▸ Aim of the task
Starting at the line that contains "Keep writing the", reproduce each line exactly up to and including the line that contains "where it cut.". Reproduce nothing else.

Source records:
◇ ◇ ◇ ◇

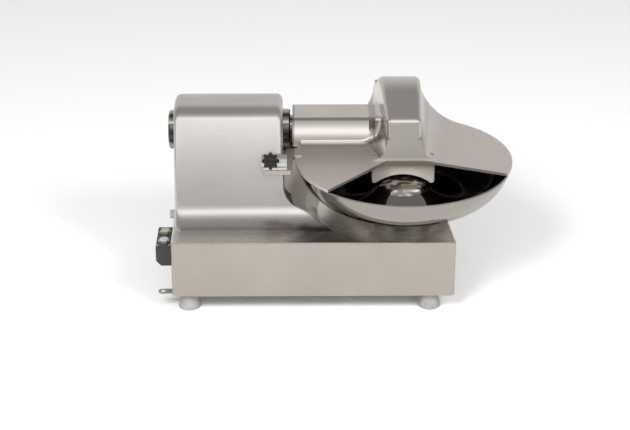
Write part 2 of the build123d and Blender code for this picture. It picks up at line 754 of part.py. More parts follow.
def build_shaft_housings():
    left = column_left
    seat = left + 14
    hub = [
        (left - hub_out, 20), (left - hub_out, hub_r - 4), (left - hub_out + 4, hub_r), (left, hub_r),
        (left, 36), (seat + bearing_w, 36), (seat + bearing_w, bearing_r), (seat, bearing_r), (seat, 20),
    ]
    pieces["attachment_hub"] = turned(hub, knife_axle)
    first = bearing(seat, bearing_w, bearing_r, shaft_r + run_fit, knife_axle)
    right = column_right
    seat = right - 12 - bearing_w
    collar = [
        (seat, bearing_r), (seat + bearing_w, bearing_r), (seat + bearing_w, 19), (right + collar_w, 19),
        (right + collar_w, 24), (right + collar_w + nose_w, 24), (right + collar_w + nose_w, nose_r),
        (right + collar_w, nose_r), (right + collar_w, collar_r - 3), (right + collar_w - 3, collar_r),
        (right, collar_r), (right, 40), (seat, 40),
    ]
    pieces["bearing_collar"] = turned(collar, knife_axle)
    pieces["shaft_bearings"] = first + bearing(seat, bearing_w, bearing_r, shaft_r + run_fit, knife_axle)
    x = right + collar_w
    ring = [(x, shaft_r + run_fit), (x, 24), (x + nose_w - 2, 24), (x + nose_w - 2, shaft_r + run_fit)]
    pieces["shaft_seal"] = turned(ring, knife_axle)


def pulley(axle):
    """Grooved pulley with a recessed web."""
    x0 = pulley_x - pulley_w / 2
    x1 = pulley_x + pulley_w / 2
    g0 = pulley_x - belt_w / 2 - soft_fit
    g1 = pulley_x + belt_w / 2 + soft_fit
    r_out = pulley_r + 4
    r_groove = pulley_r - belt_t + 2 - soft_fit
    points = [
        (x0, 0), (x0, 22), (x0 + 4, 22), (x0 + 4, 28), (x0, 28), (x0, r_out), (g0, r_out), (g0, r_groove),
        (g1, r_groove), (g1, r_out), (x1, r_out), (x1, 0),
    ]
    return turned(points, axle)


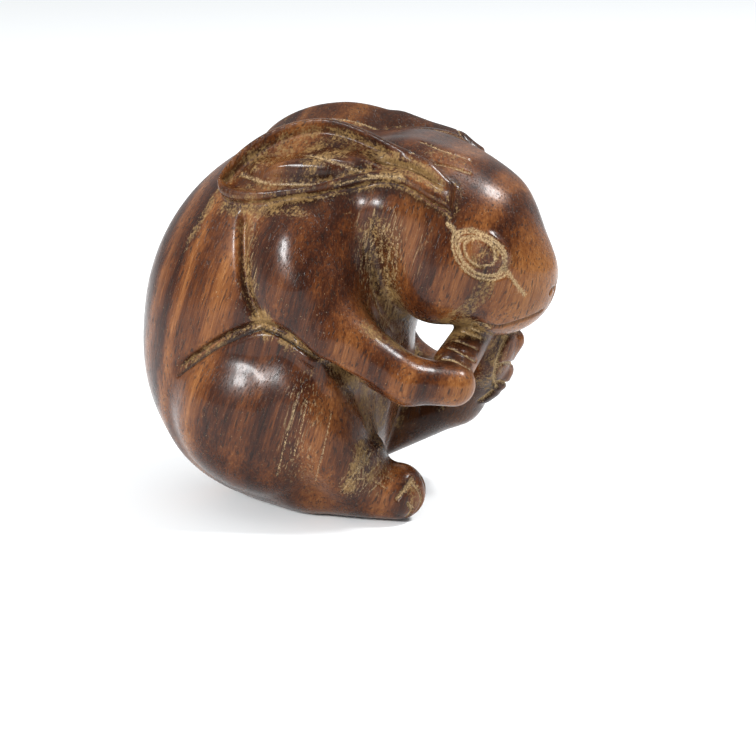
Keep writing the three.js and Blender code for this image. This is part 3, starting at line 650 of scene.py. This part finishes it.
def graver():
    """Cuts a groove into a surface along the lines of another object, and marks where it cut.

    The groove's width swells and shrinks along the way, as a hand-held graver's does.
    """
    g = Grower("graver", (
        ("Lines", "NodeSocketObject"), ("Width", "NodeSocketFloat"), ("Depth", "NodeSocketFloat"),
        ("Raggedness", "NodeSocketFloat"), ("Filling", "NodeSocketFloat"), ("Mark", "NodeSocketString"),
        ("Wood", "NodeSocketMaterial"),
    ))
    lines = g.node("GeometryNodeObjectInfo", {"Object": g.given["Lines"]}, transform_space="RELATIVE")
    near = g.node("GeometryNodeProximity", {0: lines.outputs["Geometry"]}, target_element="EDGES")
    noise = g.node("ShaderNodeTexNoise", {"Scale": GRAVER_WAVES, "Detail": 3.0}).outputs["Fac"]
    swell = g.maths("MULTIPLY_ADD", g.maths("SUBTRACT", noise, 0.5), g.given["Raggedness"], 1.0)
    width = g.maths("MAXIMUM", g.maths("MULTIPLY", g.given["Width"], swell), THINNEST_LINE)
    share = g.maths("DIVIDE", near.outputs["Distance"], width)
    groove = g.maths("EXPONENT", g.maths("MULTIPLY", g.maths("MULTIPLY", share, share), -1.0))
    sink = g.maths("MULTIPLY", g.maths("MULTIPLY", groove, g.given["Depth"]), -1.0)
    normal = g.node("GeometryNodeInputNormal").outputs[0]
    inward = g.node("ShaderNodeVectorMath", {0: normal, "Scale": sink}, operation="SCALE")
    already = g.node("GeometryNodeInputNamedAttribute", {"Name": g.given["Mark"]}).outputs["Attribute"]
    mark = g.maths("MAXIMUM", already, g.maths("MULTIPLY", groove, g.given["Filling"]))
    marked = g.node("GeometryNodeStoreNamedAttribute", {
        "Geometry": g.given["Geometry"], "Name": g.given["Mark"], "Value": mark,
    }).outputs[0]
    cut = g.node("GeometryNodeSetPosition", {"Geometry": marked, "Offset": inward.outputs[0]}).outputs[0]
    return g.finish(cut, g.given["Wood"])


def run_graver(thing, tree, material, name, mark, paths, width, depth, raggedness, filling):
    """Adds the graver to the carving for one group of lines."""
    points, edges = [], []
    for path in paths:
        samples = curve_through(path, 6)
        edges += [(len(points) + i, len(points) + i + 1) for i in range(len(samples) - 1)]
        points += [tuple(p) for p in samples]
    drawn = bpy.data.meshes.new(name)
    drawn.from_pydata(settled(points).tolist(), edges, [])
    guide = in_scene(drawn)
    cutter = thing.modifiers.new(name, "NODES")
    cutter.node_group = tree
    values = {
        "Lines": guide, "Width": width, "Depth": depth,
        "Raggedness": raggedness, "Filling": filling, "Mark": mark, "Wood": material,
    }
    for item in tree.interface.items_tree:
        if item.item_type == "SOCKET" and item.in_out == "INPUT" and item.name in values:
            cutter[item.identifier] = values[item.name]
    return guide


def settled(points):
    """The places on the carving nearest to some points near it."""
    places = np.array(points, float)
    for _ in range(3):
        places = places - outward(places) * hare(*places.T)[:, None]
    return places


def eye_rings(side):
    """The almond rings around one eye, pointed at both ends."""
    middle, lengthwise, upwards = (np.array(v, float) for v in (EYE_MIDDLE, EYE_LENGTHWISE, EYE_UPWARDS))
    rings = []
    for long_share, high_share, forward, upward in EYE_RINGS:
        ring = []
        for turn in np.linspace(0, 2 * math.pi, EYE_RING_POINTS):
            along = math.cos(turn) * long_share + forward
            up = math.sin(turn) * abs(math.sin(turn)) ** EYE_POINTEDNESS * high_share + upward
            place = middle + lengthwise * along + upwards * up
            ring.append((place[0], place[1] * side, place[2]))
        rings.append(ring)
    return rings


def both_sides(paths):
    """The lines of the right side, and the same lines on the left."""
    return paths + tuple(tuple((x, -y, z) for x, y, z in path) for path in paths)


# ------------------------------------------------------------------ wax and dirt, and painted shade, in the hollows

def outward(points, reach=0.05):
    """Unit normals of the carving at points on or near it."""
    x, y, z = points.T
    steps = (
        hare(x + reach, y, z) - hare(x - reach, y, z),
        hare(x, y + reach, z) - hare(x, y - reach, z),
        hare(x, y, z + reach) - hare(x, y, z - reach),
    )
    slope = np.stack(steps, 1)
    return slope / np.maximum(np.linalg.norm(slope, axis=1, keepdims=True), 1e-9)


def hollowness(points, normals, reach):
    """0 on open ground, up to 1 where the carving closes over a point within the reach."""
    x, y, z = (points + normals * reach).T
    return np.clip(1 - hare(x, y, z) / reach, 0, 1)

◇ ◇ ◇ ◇

▸ Completed task
Keep writing the three.js and Blender code for this image. This is part 3, starting at line 650 of scene.py. This part finishes it.
def graver():
    """Cuts a groove into a surface along the lines of another object, and marks where it cut.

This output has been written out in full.